Al netto di alcuni svelamenti interessanti, il gran finale è invece per lo più ridondante, deludente, finanche irritante, e cerca di provocare lo spettatore in maniera alquanto maldestra e didascalica (il momento del disvelamento finale nella soffitta/inconscio era molto più riuscito in Hereditary). Sembra voler dire tante, forse troppe cose Aster, a partire da un’evidente metafora politica sulle dipendenze farmacologiche, sull’utilizzo scellerato delle pillole che si fa negli Stati Uniti e sui disturbi sociali che ne conseguono, passando per le tematiche già care al regista nelle sue precedenti opere, quali una genitorialità soffocante e che nasconde misteri e traumi mai del tutto risolti, che ricadono sui figli come pesanti fardelli segnando per sempre le loro esistenze.

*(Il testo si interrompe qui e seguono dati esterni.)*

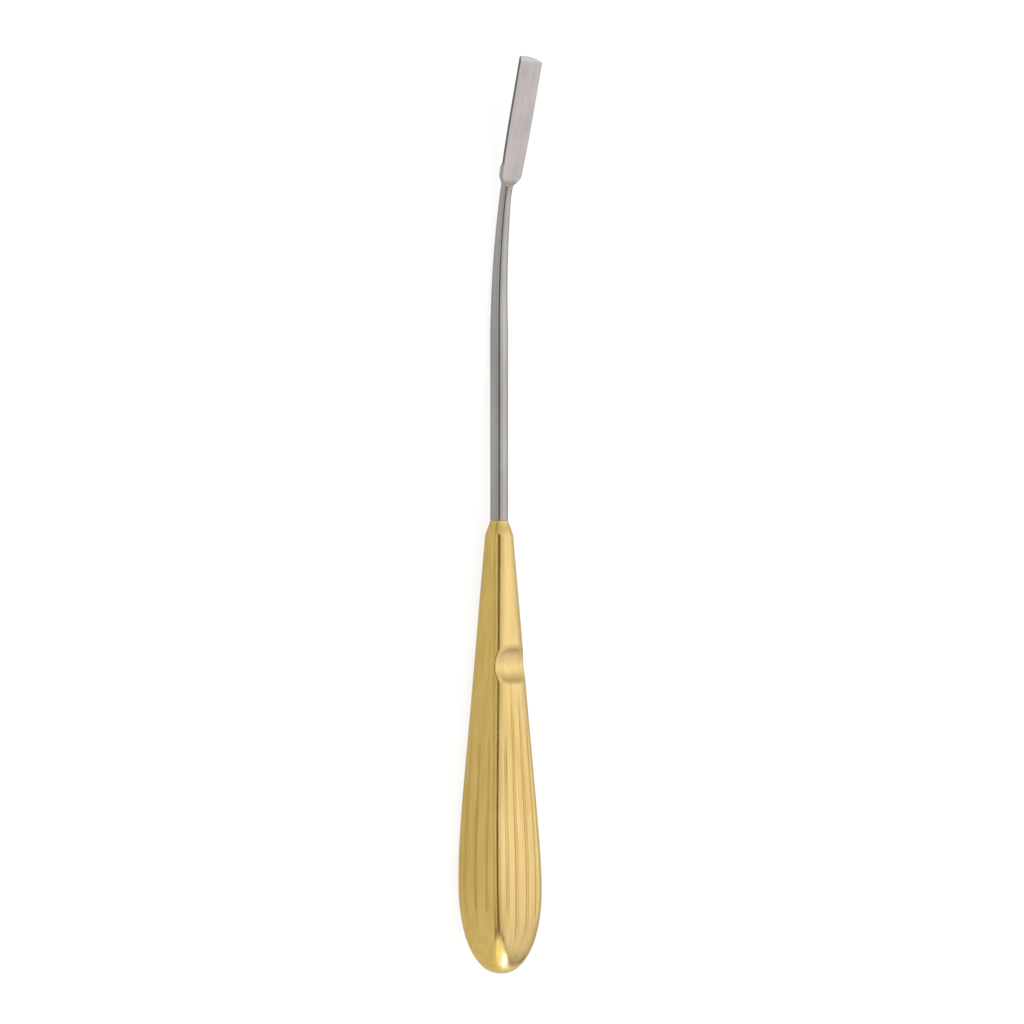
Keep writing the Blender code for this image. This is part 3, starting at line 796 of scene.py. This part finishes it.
def open_sky(tree, along, across, up):
    """How bright the sky is in each direction, with a brighter patch beyond the butt."""
    shade = add_node(tree, "ShaderNodeMapRange", {
        "Value": along(SHADE_DIRECTION), "From Min": SHADE_REACH[0], "From Max": SHADE_REACH[1],
        "To Min": 1, "To Max": SHADE_LEVEL,
    }, interpolation_type="SMOOTHSTEP").outputs[0]
    level = product(
        tree,
        ramp(tree, along((0, 0, 1)), 0, SKY_FULL, SKY_LOW, SKY_HIGH),
        shade,
        ramp(tree, along((1, 0, 0)), *SKY_SIDE, SKY_LEFT, 1),
        *[ramp(tree, along((0, 1, 0)), *reach, *levels)
          for reach, levels in (SKY_ALONG, SKY_BUTT, SKY_BLADE)],
    )
    window = product(
        tree,
        ramp(tree, math_node(tree, "ABSOLUTE", along(across)), *WINDOW_ACROSS, 1, 0),
        ramp(tree, along(-up), *WINDOW_ALONG),
    )
    return add_node(tree, "ShaderNodeMix", {0: window, 2: level, 3: WINDOW_LEVEL}).outputs[0]


def dark_marks(tree, along, towards, across, up):
    """Where the sky is dark, from 0 to 1: the patch round the photographer, and the bar beyond it."""
    side = math_node(tree, "ABSOLUTE", along(across))
    end = math_node(tree, "ABSOLUTE", along(up))
    beyond = along(-up)
    gap = product(tree, ramp(tree, side, *GAP_ACROSS, 1, 0), ramp(tree, end, *GAP_ALONG, 1, 0),
                  ramp(tree, along(towards), *GAP_SIDE))
    bar = product(tree, ramp(tree, beyond, *BAR_FROM), ramp(tree, beyond, *BAR_TO, 1, 0),
                  ramp(tree, side, *BAR_ACROSS, 1, 0))
    return gap, bar


def make_sky(place):
    """Soft light from all of the sky, dimmer at the horizon, with a dark patch where the photographer
    stands, which the polished metal shows as a thin dark line. To the camera it is white."""
    towards, across, up = camera_axes(place)
    world = bpy.data.worlds.new("studio")
    bpy.context.scene.world = world
    world.use_nodes = True
    tree = world.node_tree
    ray = add_node(tree, "ShaderNodeTexCoord").outputs["Generated"]
    seen = add_node(tree, "ShaderNodeLightPath").outputs["Is Camera Ray"]
    background = tree.nodes["Background"].inputs

    def along(axis):
        node = add_node(tree, "ShaderNodeVectorMath", {0: ray, 1: axis}, operation="DOT_PRODUCT")
        return node.outputs["Value"]

    gap, bar = dark_marks(tree, along, towards, across, up)
    sky = product(tree, open_sky(tree, along, across, up), ramp(tree, gap, 0, 1, 1, GAP_LEVEL),
                  ramp(tree, bar, 0, 1, 1, BAR_LEVEL))
    level = add_node(tree, "ShaderNodeMix", {0: seen, 2: sky, 3: 1.0}).outputs[0]
    tint = product(tree, math_node(tree, "MAXIMUM", gap, bar), math_node(tree, "SUBTRACT", 1.0, seen))
    tree.links.new(mix_colour(tree, tint, (1, 1, 1, 1), GAP_COLOUR), background["Color"])
    tree.links.new(level, background["Strength"])


def make_lamp(place):
    """A small soft lamp beyond the butt, which puts the highlight on its dome."""
    data = bpy.data.lights.new("butt_lamp", "AREA")
    data.shape = "ELLIPSE"
    data.size, data.size_y = BUTT_LAMP_SIZE
    data.energy = BUTT_LAMP_POWER
    lamp = bpy.data.objects.new("butt_lamp", data)
    butt = place @ Vector((0, -BUTT_LENGTH, 0))
    direction = (place.to_3x3() @ BUTT_LAMP_DIRECTION).normalized()
    lamp.location = butt + direction * BUTT_LAMP_DISTANCE
    lamp.rotation_euler = direction.to_track_quat("Z", "Y").to_euler()
    lamp.visible_camera = False
    bpy.context.scene.collection.objects.link(lamp)


# All together

handle, steel = build_handle(), build_steel()
place = lay_down([handle, steel])
make_camera(place)
for piece, node, slot, material in (
    (handle, "handle", "gold_plate", gold_material()),
    (steel, "blade_shank", "satin_steel", steel_material()),
):
    piece.data.materials.append(material)
    weigh_normals(piece)
    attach(piece, "root")
    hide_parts(node)
make_floor()
make_sky(place)
make_lamp(place)
bpy.context.scene.view_settings.view_transform = "Standard"
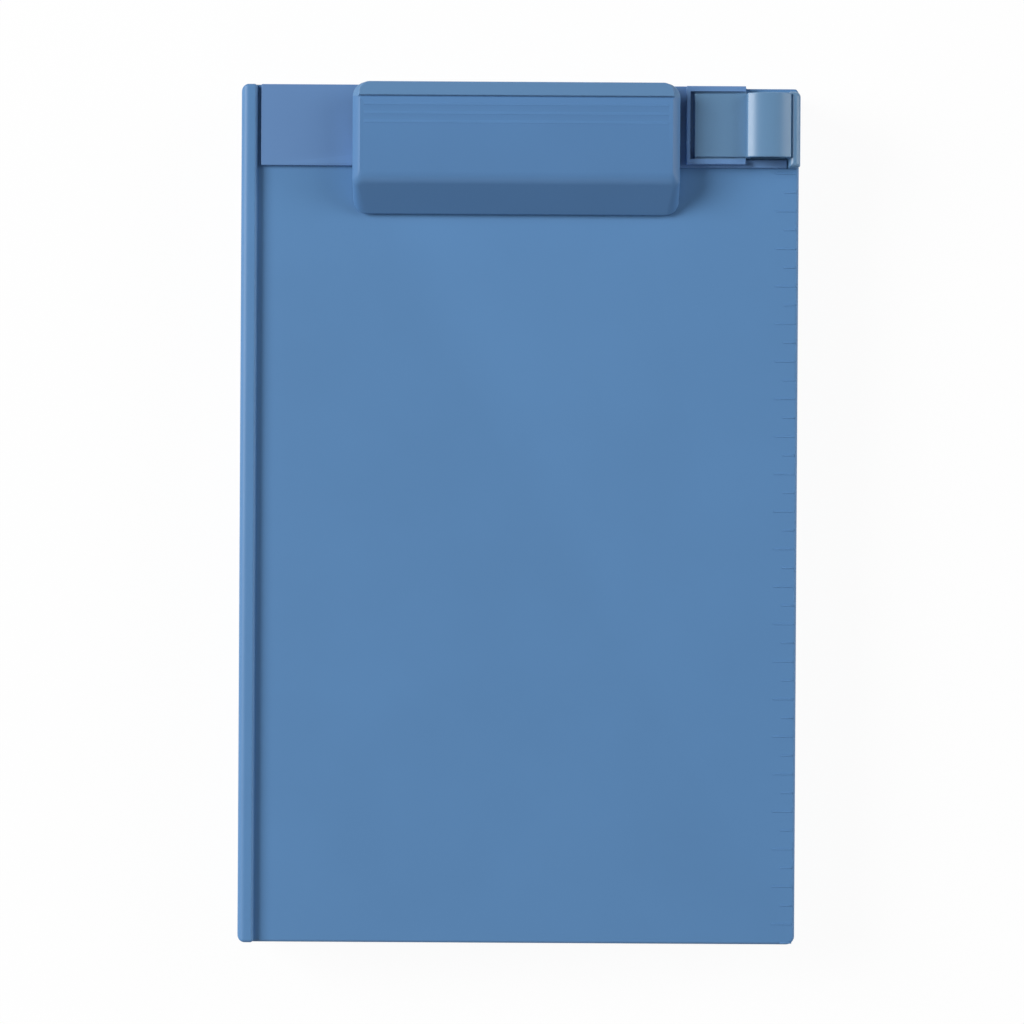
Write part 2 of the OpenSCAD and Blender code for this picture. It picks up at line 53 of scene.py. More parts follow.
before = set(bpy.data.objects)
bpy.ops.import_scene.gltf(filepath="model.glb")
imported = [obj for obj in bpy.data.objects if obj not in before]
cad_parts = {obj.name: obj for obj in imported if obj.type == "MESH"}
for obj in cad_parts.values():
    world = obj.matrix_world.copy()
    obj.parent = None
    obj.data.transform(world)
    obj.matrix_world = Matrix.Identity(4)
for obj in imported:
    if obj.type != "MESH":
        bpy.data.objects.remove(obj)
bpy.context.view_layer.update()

MM = 0.001
ROUND_STEPS = 6
SMALLEST_RADIUS = 0.02 * MM
MERGE_DISTANCE = 1e-7
SHARP_ANGLE = 32
WIRE_ANGLE = 60
FINE_STEPS = 3

TRAY_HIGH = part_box("base_tray")[1]
LID_LOW, LID_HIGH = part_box("lid_board")
HEADER_LOW, HEADER_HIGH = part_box("header_plate")
CLIP_LOW, CLIP_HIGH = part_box("clip_lever")
GRIP_LOW, GRIP_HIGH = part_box("jaw_grip")
ROD_LOW, ROD_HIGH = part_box("clip_rod")
PIN_LOW, PIN_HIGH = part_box("hinge_pin")
PEN_LOW, PEN_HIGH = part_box("pen_holder")
SCREW_LOW, SCREW_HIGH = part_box("header_screws")
LEFT_SPRING_LOW, LEFT_SPRING_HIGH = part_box("clip_spring_left")
RIGHT_SPRING_LOW, RIGHT_SPRING_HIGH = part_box("clip_spring_right")

BOX_RIGHT = LID_HIGH.x
CLIP_EDGE_Y = LID_HIGH.y
BOARD_Z = HEADER_LOW.z
PIVOT_Y = (ROD_LOW.y + ROD_HIGH.y) / 2
PIVOT_Z = (ROD_LOW.z + ROD_HIGH.z) / 2
HINGE_X = (PIN_LOW.x + PIN_HIGH.x) / 2
HINGE_Z = (PIN_LOW.z + PIN_HIGH.z) / 2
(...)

Apparentemente spiazzante, Beau ha paura segue in realtà perfettamente il solco tracciato dal regista fin dal suo disturbante corto d’esordio The Strange Thing About the Johnsons (2011, recuperabile su YouTube), andando a completare una sorta di trilogia familiare in cui però, stavolta, il viaggio è totalmente pessimistico e senza sbocchi, e alla fine non c’è spazio per la resurrezione o per una nuova consapevolezza di sé. Il film a tratti incespica, si affanna proprio come il suo protagonista, uno straordinario Joaquin Phoenix che si dona anima e, soprattutto, corpo nell’interpretare questo maschio impotente e incapace, mai del tutto cresciuto e inadatto a stare al mondo, succube di un amore materno asfissiante e costantemente osservato e guidato nel suo cammino, come in un Truman Show da incubo.
In parte schiacciato da una lunghezza eccessiva e da un ritmo molto incerto, Beau ha paura rimane comunque un’opera strana e affascinante, che trova la sua forza nella voglia di sperimentare con generi e stili diversi e che richiede sicuramente più visioni per essere compresa del tutto, confermando il talento e il genio di Ari Aster nonché la voglia della A24 di scommettere su alcune delle voci più interessanti del cinema americano contemporaneo, concedendo una libertà che in questo caso risulta essere forse un’arma a doppio taglio.